Lavigerie, lanceur d'alerte

L'allée Cardinal Lavigerie (1825-1892) voit le jour en 1998 aux Lilas, à l'occasion des 150 ans de la loi de 1848. Le prélat avait fondé en 1856 les missions d'Afrique des Pères blancs et des Sœurs blanches.  Archevêque d'Alger et de Carthage à partir de 1868, il y découvre "les ravages de la traite, sa cruauté et ses réseaux". Il croise les témoignages d'explorateurs comme Livingstone et Cameron avec les descriptions de ses caravanes de missionnaires.  "Des bandes d'esclavagistes écument les régions conquises par l'Islam, en Afrique centrale, dans la région des Grands lacs et en Afrique orientale" ... "à l'issue de leurs chasses à l'homme, les convoyeurs ramènent de longues colonnes de captifs, faisant preuve d'une brutalité meurtrière révoltante" ... "les marchands de chair humaine peuvent ainsi vendre des milliers d'Africains chaque année". Le Cardinal entreprend alors de mobiliser l'opinion publique. En 1888, il lance sa campagne à Paris, continue à Londres et à Bruxelles. C'est dans cette ville qu'il obtient du Roi des Belges d'organiser une conférence internationale, dans la foulée.  Le 2 juillet 1890 l'Acte général signé répond sur quasiment tous les points au programme du Cardinal. 

Encore aujourd'hui

La loi Taubira de mai 2001, votée à l'unanimité de l'assemblée présente, reconnaît comme crimes contre l'humanité, la traite négrière transatlantique et l'esclavage qui en a résulté jusqu'à son abolition. Le 10 mai devient en 2006 la journée nationale des mémoires de la traite négrière, de l'esclavage et de leur abolition.  Le 23 mai devient en 2008 la Journée nationale en hommage aux victimes de l’esclavage colonial. 
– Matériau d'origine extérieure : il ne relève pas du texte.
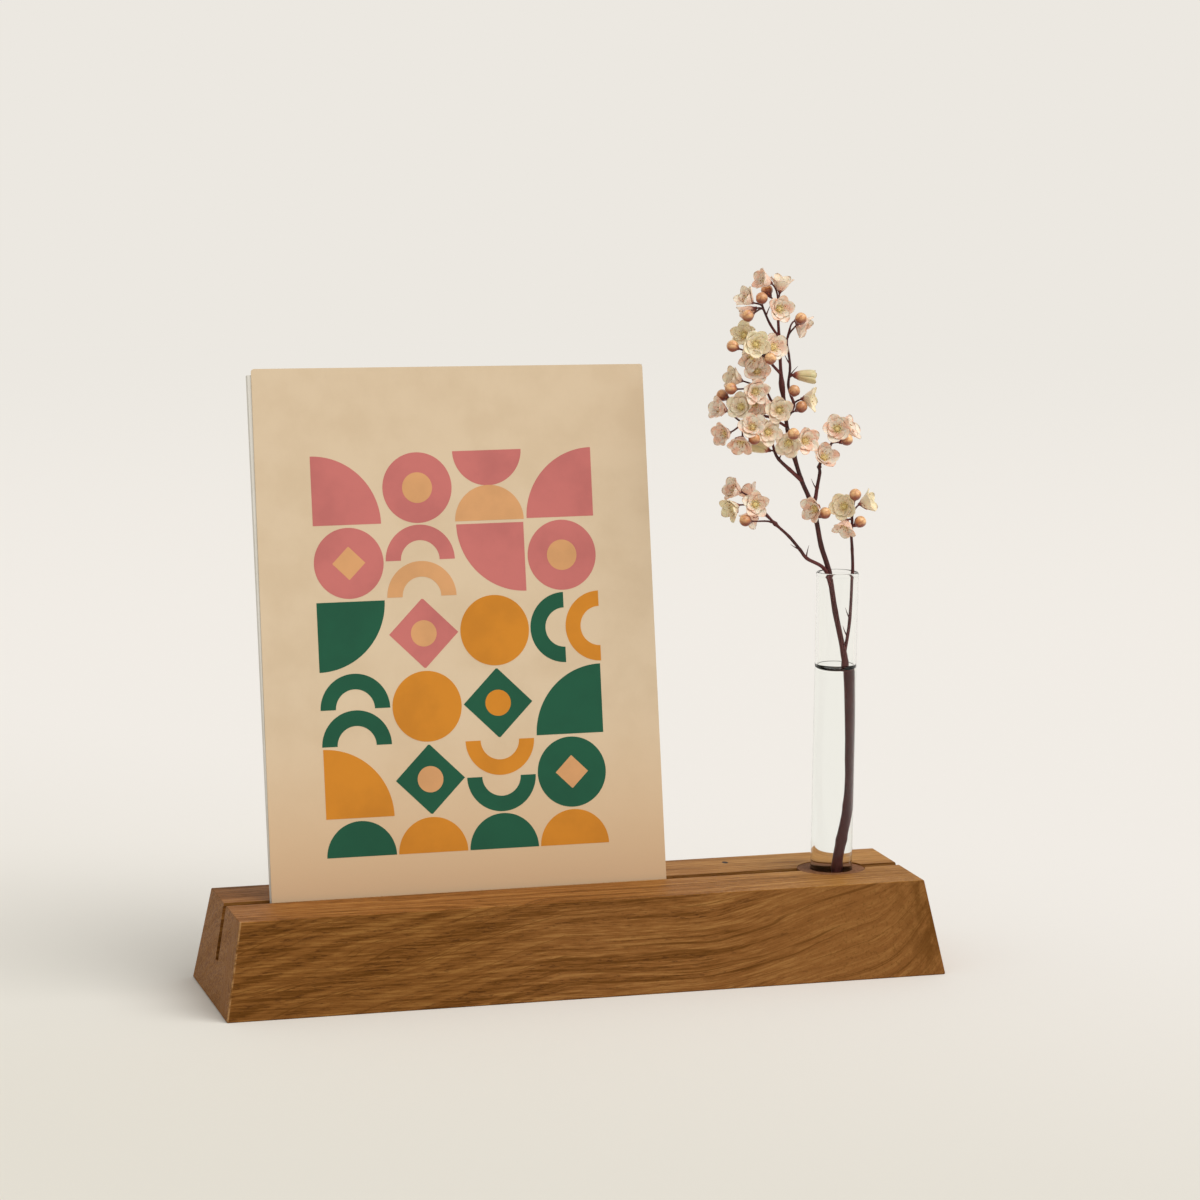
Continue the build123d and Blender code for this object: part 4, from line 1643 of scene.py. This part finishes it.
    def stem_radii(self, name: str, path: np.ndarray) -> np.ndarray:
        """Works out how thick a stem is along its path.

        The stem tapers evenly, swells by up to a sixth at each of its points and by the
        knot swell times exp(-(distance along it / reach)^2) at each knot. The main stem
        keeps its root's thickness up to the fork, where it gets thinner over a short blur.

        Args:
            name: Name of the stem.
            path: Its centre line.

        Returns:
            The radius at each point of the path.
        """
        root, tip, _ = STEMS[name]
        place = np.arange(len(path)) / self.path_steps
        radii = self.root_radius * (root + (tip - root) * place / place[-1])
        if name == "main_stem":
            level = path @ self.mouth.up - self.mouth.origin @ self.mouth.up
            fork = place[level < self.fork_share * self.height][-1]
            start = self.above_fork_share
            above = start + (tip - start) * (place - fork) / (place[-1] - fork)
            radii = self.root_radius * np.where(place < fork, root, above)
            blur = 2 * self.fork_blur + 1
            radii = np.convolve(np.pad(radii, self.fork_blur, "edge"), np.full(blur, 1 / blur), "valid")
        swell = np.exp(-(((place + 0.5) % 1 - 0.5) / 0.12) ** 2)
        radii = radii * (1 + self.joint_swell * swell * self.draw.uniform(0.4, 1.0, len(path)))
        for share in KNOTS.get(name, ()):
            distance = (place / place[-1] - share) / self.knot_reach
            radii = radii * (1 + self.knot_swell * np.exp(-(distance**2)))
        return radii

    def stalk(self, bloom: Bloom) -> Shape:
        """Builds a stalk.

        It is a cubic curve that leaves along the stem and arrives along the flower, with
        handles of 0.3 and 0.35 of the distance between them. Its radius is 1.15 - 0.35 t +
        0.5 exp(-((1 - t) / 0.08)^2) of the stalk radius, t going from the stem to the flower.

        Args:
            bloom: The flower or bud that it carries.

        Returns:
            The stalk, redder towards the flower.
        """
        t = np.linspace(0, 1, 12)[:, None]
        start, along = self.stalk_root(bloom.stem, bloom.foot)
        reach = np.linalg.norm(bloom.foot - start)
        a, b = start + along * reach * 0.3, bloom.foot - bloom.direction * reach * 0.35
        end = bloom.foot + bloom.direction * self.stalk_inset
        curve = start * (1 - t) ** 3 + 3 * a * t * (1 - t) ** 2 + 3 * b * t**2 * (1 - t) + end * t**3
        girth = self.stalk_radius * (1.15 - 0.35 * t[:, 0] + 0.5 * np.exp(-((1 - t[:, 0]) / 0.08) ** 2))
        stalk = tube_along(curve, girth, 10)
        return stalk.with_value("share", 0.5 + 0.5 * stalk.values["share"])

    def needle(self, points: np.ndarray, share: float, pointing: Place) -> Shape:
        """Builds a needle, a cone bent sideways by 0.12 s (1 - s) of its length at a share s of it.

        Args:
            points: The stem's points.
            share: How far along them it grows.
            pointing: The direction that it points.

        Returns:
            The needle.
        """
        s = np.linspace(0, 1, 7)[:, None]
        at = share * (len(points) - 1)
        k = int(at)
        start = points[k] + (points[k + 1] - points[k]) * (at - k)
        reach = self.mouth.turned(np.array(pointing, float)) * self.needle_length
        bend = np.cross(reach, np.array([0.0, 1.0, 0.0])) * 0.12
        curve = start + reach * s + bend * s * (1 - s)
        return tube_along(curve, self.needle_radius * (1.0 - 0.85 * s[:, 0]), 8)

    def stem_shapes(self, name: str, blooms: list[Bloom]) -> list[Shape]:
        """Builds a stem with its stalks and needles.

        Args:
            name: Name of the stem.
            blooms: Every flower and bud.

        Returns:
            The stem and each of its stalks and needles.
        """
        points = self.stem_points(name)
        path = smooth_path(points, self.path_steps)
        shapes = [tube_along(path, self.stem_radii(name, path), 14)]
        shapes += [self.stalk(bloom) for bloom in blooms if bloom.stem == name]
        return shapes + [self.needle(points, *needle) for needle in NEEDLES.get(name, ())]

    def petal(self, place: LocalFrame, cut: PetalCut, tone: float, wave: float) -> Shape:
        """Builds one petal on its own frame, whose right direction points to the petal's middle.

        The radius and height of the middle line are the running sums of sin and cos of
        the cut's lean. The petal wraps round the axis over the cut's width, its edges rise
        as the square of the distance across, and one edge stands outside the other so that
        neighbours overlap.

        Args:
            place: The petal's frame.
            cut: The petal's sizes and leans.
            tone: The flower's place between cream and pink.
            wave: Height of the waves along the rim.

        Returns:
            The petal as a thin closed body.
        """
        s = np.sin(pi / 2 * np.linspace(0.0, 1.0, self.petal_rows))[:, None]
        t = np.linspace(-1.0, 1.0, self.petal_columns)[None, :]
        lean = cut.lean(s)
        step = cut.length * np.diff(s, axis=0)
        between = (lean[1:] + lean[:-1]) / 2
        radius = self.petal_foot + np.concatenate([[[0.0]], np.cumsum(np.sin(between) * step, axis=0)])
        height = np.concatenate([[[0.0]], np.cumsum(np.cos(between) * step, axis=0)])
        angle = t * cut.width(s) / np.maximum(radius, 2 * self.petal_foot)
        rise = cut.cup * t**2 * s + self.petal_lap * t * np.sin(pi * s**0.8)
        rise = rise + wave * s**2 * np.sin(2.6 * pi * t + 9 * tone) * np.abs(t)
        r, h = radius - rise * np.cos(lean), height + rise * np.sin(lean)
        sheet = np.stack([r * np.cos(angle), r * np.sin(angle), h + 0 * angle], -1)
        inward = [-np.cos(lean) * np.cos(angle), -np.cos(lean) * np.sin(angle), np.sin(lean) + 0 * angle]
        under = place.world(sheet + np.stack(inward, -1) * self.petal_thickness)
        shape = thin_shell(place.world(sheet), under - place.world(sheet))
        shape.with_value("along", np.tile((s + 0 * t).ravel(), 2))
        shape.with_value("across", np.tile((t + 0 * s).ravel(), 2))
        shape.with_value("inside", np.repeat([float(cut.lining), 1.0], s.size * t.size))
        return shape.with_value("tone", tone)

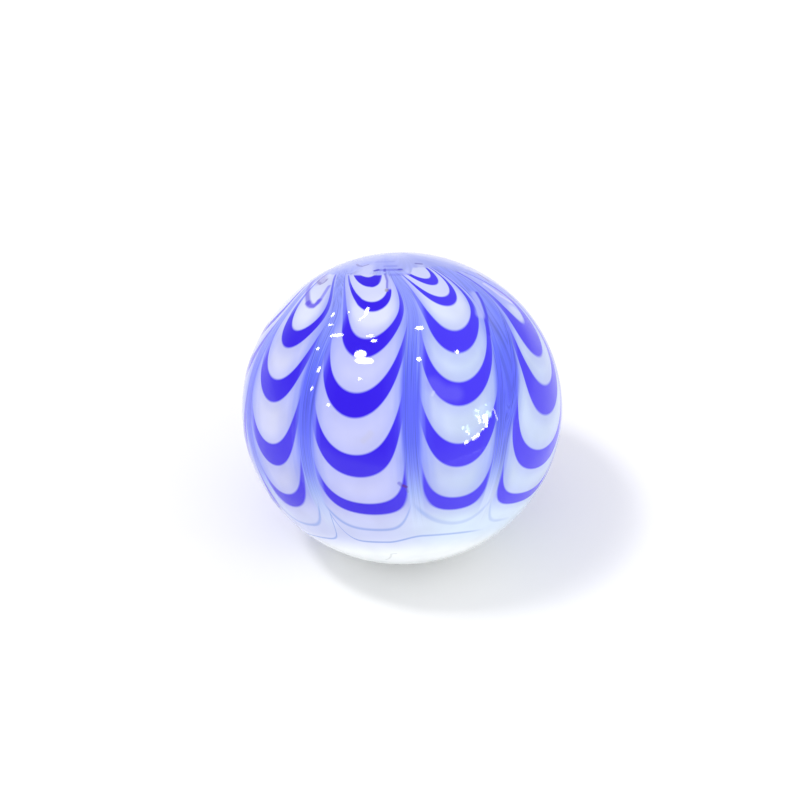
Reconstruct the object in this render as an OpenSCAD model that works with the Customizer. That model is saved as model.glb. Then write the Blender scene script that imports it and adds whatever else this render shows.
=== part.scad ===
// Glass marble: one solid ball of opal glass, a little flatter from top to bottom than it is wide.
// The blue scallops are coloured glass combed into its skin, so they add no shape of their own.
// The origin is the middle of the ball, and +Z is the short way through it.

/* [Ball] */
// Widest diameter, across the waist
waist_d = 25; // [16:0.5:40]
// Height from the underside to the crown
height = 24; // [14:0.5:40]

/* [Finish] */
// Facets around the waist in the preview
smoothness = 120; // [48:4:200]

/* [Hidden] */
$fn = smoothness;
// Share of its width that the ball keeps in height
flattening = height / waist_d;

// Half of the ball's upright section: a circle pressed to the height, right of the axis
module half_section() {
    intersection() {
        scale([1, flattening])
            circle(d = waist_d);
        translate([0, -height / 2])
            square([waist_d / 2, height]);
    }
}

// The fused ball: its half section turned once around the upright axis
module marble() {
    color([0.56, 0.60, 0.95])
        rotate_extrude()
            half_section();
}

marble();
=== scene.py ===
import math

import bmesh
import bpy
from mathutils import Matrix, Vector, noise


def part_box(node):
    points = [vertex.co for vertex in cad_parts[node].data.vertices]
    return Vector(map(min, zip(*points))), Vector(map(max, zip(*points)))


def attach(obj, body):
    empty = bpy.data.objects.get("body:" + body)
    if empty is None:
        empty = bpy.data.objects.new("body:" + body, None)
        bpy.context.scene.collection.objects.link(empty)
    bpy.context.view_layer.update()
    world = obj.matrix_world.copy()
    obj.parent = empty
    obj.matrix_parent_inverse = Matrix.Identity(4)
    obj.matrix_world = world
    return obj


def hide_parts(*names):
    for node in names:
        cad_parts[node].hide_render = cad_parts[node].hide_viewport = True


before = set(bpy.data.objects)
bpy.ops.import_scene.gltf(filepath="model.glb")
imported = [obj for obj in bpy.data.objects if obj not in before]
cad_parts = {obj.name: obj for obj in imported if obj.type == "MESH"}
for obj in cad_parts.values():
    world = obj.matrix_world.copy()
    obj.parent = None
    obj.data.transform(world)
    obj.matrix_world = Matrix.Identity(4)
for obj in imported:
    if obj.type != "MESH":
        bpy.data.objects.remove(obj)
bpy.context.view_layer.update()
low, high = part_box("marble")
ballRadii = (high - low) / 2
print("frame loaded, ball radii in mm:", [round(r * 1000, 2) for r in ballRadii])


# small helpers for node trees

def feed(tree, socket, value):
    # a link where the value comes from another node, else the plain number
    if isinstance(value, bpy.types.NodeSocket):
        tree.links.new(value, socket)
    else:
        socket.default_value = value


def calc(tree, operation, *values):
    node = tree.nodes.new("ShaderNodeMath")
    node.operation = operation
    for socket, value in zip(node.inputs, values):
        feed(tree, socket, value)
    return node.outputs[0]


def times(tree, product, *factors):
    for factor in factors:
        product = calc(tree, "MULTIPLY", product, factor)
    return product


def onePlus(tree, value, weight):
    return calc(tree, "MULTIPLY_ADD", value, weight, 1.0)


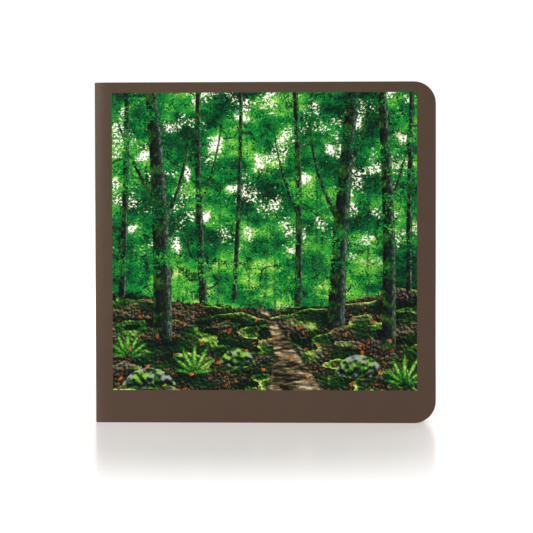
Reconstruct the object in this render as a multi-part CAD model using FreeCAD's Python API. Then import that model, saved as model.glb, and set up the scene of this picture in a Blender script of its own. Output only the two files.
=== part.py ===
# Square board book that stands on its tail edge: thick card leaves between two flush board covers.
#
# X runs from the spine to the fore edge, Y from the front cover to the back cover, and Z from the
# tail to the head. The origin is under the middle of the book, on the surface that it stands on.
# Each opening of the book is one card folded in half, and the cards are glued back to back, so a
# leaf is two cards thick. Seen from the head, the folds are a row of rounds behind the spine.
import FreeCAD, Part
import math
import os

# Outline, which one die cuts through covers and leaves alike
width = 200.0
height = 200.0
fore_corner_radius = 13.0
spine_corner_radius = 0.8

# Covers: they roll off towards the spine, and hinge at a round score in its edge
cover_thickness = 2.2
cover_clearance = 0.15
rim_round = 0.25
roll_width = 7.6
roll_depth = 0.9
roll_round = 0.6
score_radius = 0.3

# Leaves and the folds that join them
leaf_count = 9
card_thickness = 0.95
page_gap = 0.2
fold_bulge = 0.55

# Spine strip, and the hollow that the folds leave behind it
spine_thickness = 1.0
spine_hollow = 0.5

# Picture on the front cover: its margins, and how deep it is let in
margin_spine = 10.2
margin_fore = 11.0
margin_head = 6.2
margin_tail = 19.2
print_depth = 0.12

# Small shapes in the picture
sky_spot_count = 30
sky_spot_length = 9.0
fallen_leaf_count = 30
fallen_leaf_length = 4.5
frond_length = 19.0
frond_base_share = 0.08
fronds_per_fern = 7

# Worked out from the sizes above
leaf_thickness = 2 * card_thickness
leaf_pitch = leaf_thickness + page_gap
block_thickness = leaf_count * leaf_pitch - page_gap
thickness = block_thickness + 2 * (cover_clearance + cover_thickness)
spine_x = -width / 2
fore_x = width / 2
front_y = -thickness / 2
cover_inner_y = front_y + cover_thickness
block_front_y = cover_inner_y + cover_clearance
strip_inner_x = spine_x + spine_thickness
fold_x = strip_inner_x + spine_hollow + fold_bulge
picture_left = spine_x + margin_spine
picture_width = width - margin_spine - margin_fore
picture_height = height - margin_head - margin_tail

golden_share = (math.sqrt(5) - 1) / 2


def point(x, y, z=0.0):
    return FreeCAD.Vector(x, y, z)


def line(start, end):
    return Part.makeLine(start, end)


def arc(start, middle, end):
    return Part.Arc(start, middle, end).toShape()


def face_of(edges):
    return Part.Face(Part.Wire(edges))


def rounded_face(corners):
    """A flat face with straight sides, from (corner, radius) pairs in order."""
    rounds = []
    for i, (corner, radius) in enumerate(corners):
        arriving = (corner - corners[i - 1][0]).normalize()
        leaving = (corners[(i + 1) % len(corners)][0] - corner).normalize()
        middle = corner + (leaving - arriving) * radius * (1 - math.sqrt(0.5))
        rounds.append((corner - arriving * radius, middle, corner + leaving * radius))
    edges = []
    for i, (start, middle, end) in enumerate(rounds):
        edges.append(line(rounds[i - 1][2], start))
        edges.append(arc(start, middle, end))
    return face_of(edges)


def die_cut(first_y, last_y, spine_side_x=spine_x):
    """Everything inside the book's outline, from one depth to another."""
    outline = rounded_face(
        [
            (point(spine_side_x, first_y, 0), spine_corner_radius),
            (point(fore_x, first_y, 0), fore_corner_radius),
            (point(fore_x, first_y, height), fore_corner_radius),
            (point(spine_side_x, first_y, height), spine_corner_radius),
        ]
    )
    return outline.extrude(point(0, last_y - first_y, 0))


def score(y, side):
    """A quarter of the round score about a hinge line, on the cover's side (-1) or the spine's (1)."""
    lean = score_radius * math.sqrt(0.5)
    ends = point(spine_x + score_radius, y), point(spine_x, y + side * score_radius)
    return arc(ends[0], point(spine_x + lean, y + side * lean), ends[1])


# Covers


def cover_section():
    """The front cover seen from the head, its outer face rolling back towards the spine."""
    roll_radius = (roll_width**2 + roll_depth**2) / (2 * roll_depth)
    half_turn = math.asin(roll_width / roll_radius) / 2
    roll_start = point(spine_x + roll_width, front_y)
    roll_middle = point(
        roll_start.x - roll_radius * math.sin(half_turn),
        front_y + roll_radius * (1 - math.cos(half_turn)),
    )
    roll_end = point(spine_x, front_y + roll_depth)
    return face_of(
        [
            line(roll_start, point(fore_x, front_y)),
            line(point(fore_x, front_y), point(fore_x, cover_inner_y)),
            line(point(fore_x, cover_inner_y), point(spine_x + score_radius, cover_inner_y)),
            score(cover_inner_y, -1),
            line(point(spine_x, cover_inner_y - score_radius), roll_end),
            arc(roll_end, roll_middle, roll_start),
        ]
    )


def is_roll_edge(edge):
    """True for the line where the rolled face ends at the spine."""
    middle = edge.CenterOfMass
    return abs(middle.x - spine_x) < 1e-6 and abs(middle.y - front_y - roll_depth) < 1e-6


def is_rim(board, edge):
    """True where the outer face meets a face that the die cut."""
    middle = edge.valueAt((edge.FirstParameter + edge.LastParameter) / 2)
    slopes = []
    for face in board.ancestorsOfType(edge, Part.Face):
        slopes.append(abs(face.normalAt(*face.Surface.parameter(middle)).y))
    return middle.y < front_y + roll_depth + roll_round and max(slopes) > 0.3 and min(slopes) < 1e-6


def cover_board():
    """The front cover's board. Its outer rim is eased while the spine's corners are still square."""
    slab = cover_section().extrude(point(0, 0, height))
    slab = slab.makeFillet(roll_round, [e for e in slab.Edges if is_roll_edge(e)])
    board = slab.common(die_cut(front_y, cover_inner_y, spine_x - fore_corner_radius))
    board = board.makeFillet(rim_round, [e for e in board.Edges if is_rim(board, e)])
    return board.common(die_cut(front_y, cover_inner_y))


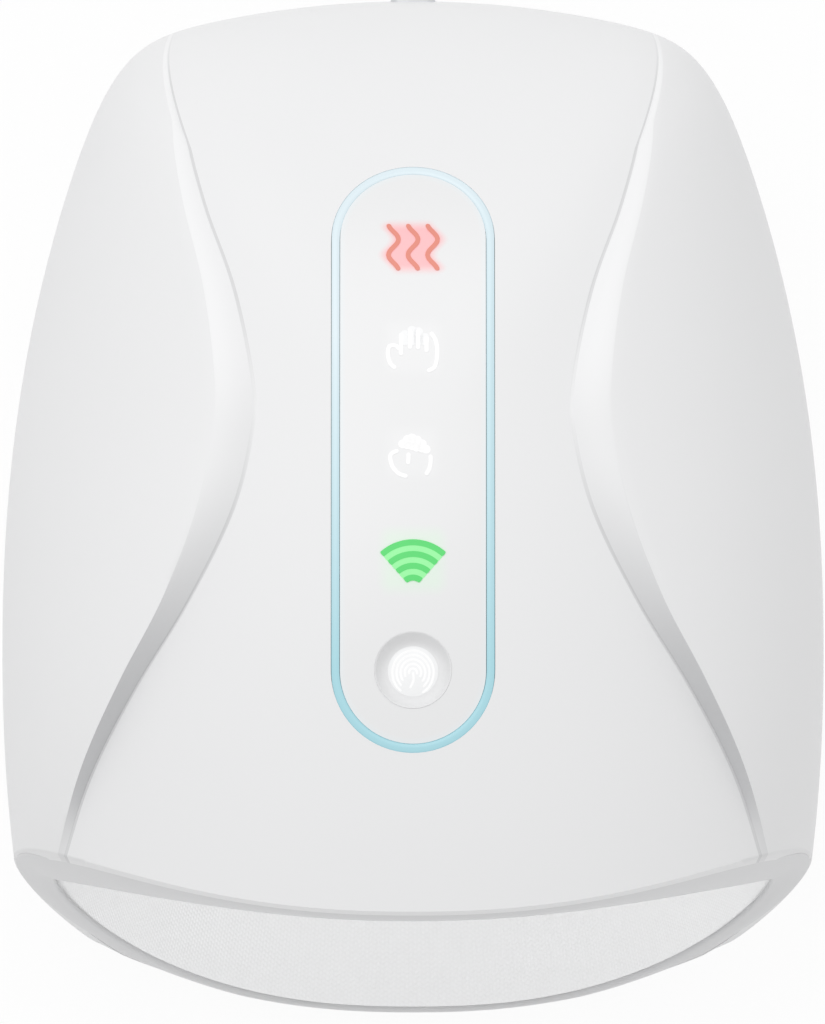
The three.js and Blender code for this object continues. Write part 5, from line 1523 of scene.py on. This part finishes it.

Mais, si la mémoire et la reconnaissance progressent, le chemin reste long pour éradiquer le phénomène de la surface de la terre. En 2016, selon la fondation WalkFree,  25 millions de travailleurs forcés seraient encore maintenus dans des conditions proches de l'esclavage. A ceux-là, on peut rajouter 15 millions de femmes en mariage forcé. 40 millions au total, dont 50 % en Inde, Chine, Pakistan.  La prise de conscience et la réflexion sur les moyens d'agir au niveau mondial ne font que commencer.